Gemoy tapi Kejam: Kisah Kekejaman Dinasti Kim Jong-un

Minggu, 26 November 2023 - 17:40 WIB
loading...
Gemoy tapi Kejam: Kisah...
Kim Jong-un menunggang kuda putih melintasi padang salju dan hutan di Gunung Paektu, tanah air spiritual bagi dinasti Kim pada 2019. Foto/KCNA
A A A
Arjuna Putra Aldino
Ketua Umum DPP GMNI

KISAH ini bermula dari seorang pemuda Korea bernama Kim Song-ju. Ia lahir di Desa Mangyongdae, Pyongyang Utara pada 15 April 1912.

Kim muda menghabiskan waktunya menjadi gerilyawan komunis Korea. Bermula dengan bergabung dalam organisasi Liga Pemuda Komunis Korea kemudian ia memilih masuk menjadi bagian Tentara Revolusi Rakyat Korea.

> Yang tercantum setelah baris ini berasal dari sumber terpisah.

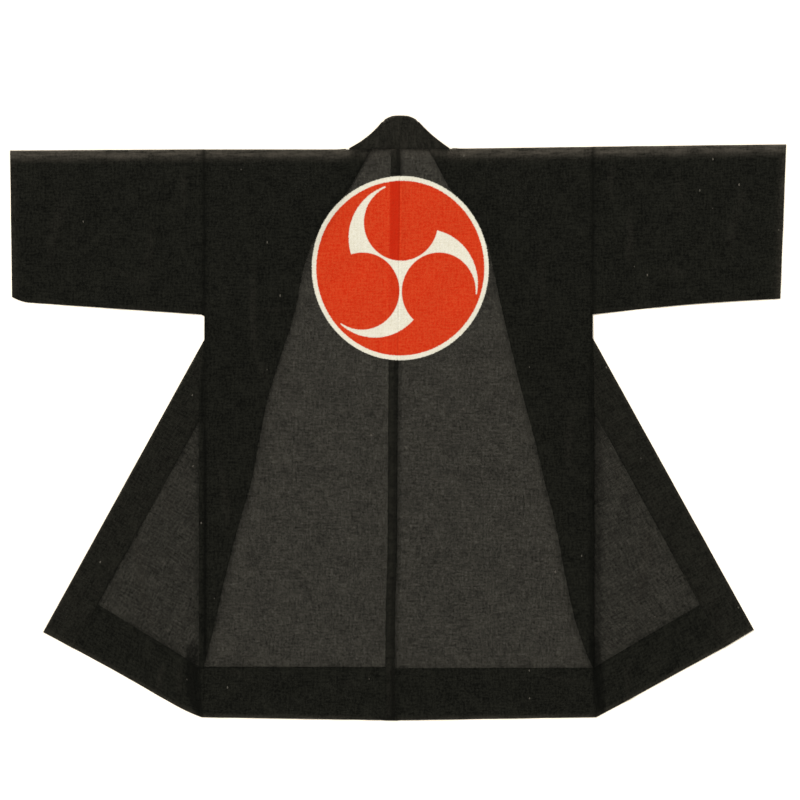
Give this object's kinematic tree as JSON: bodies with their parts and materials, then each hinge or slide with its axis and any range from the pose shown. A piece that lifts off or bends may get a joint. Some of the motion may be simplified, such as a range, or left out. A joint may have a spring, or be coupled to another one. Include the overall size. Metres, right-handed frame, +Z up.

Saat menjadi gerilyawan dia aktif bergerilya dan menghancurkan kantor administrasi Jepang, sekolah dasar, kantor pos, bahkan kantor polisi. Akibat peristiwa itu, ia pernah mendekam di penjara hingga harus menjadi pelarian politik ke Uni Soviet. Namun ketika Jepang diluluhlantahkan bom atom, pada 19 September 1945 Jepang menyerah dan harus angkat kaki dari negeri Korea.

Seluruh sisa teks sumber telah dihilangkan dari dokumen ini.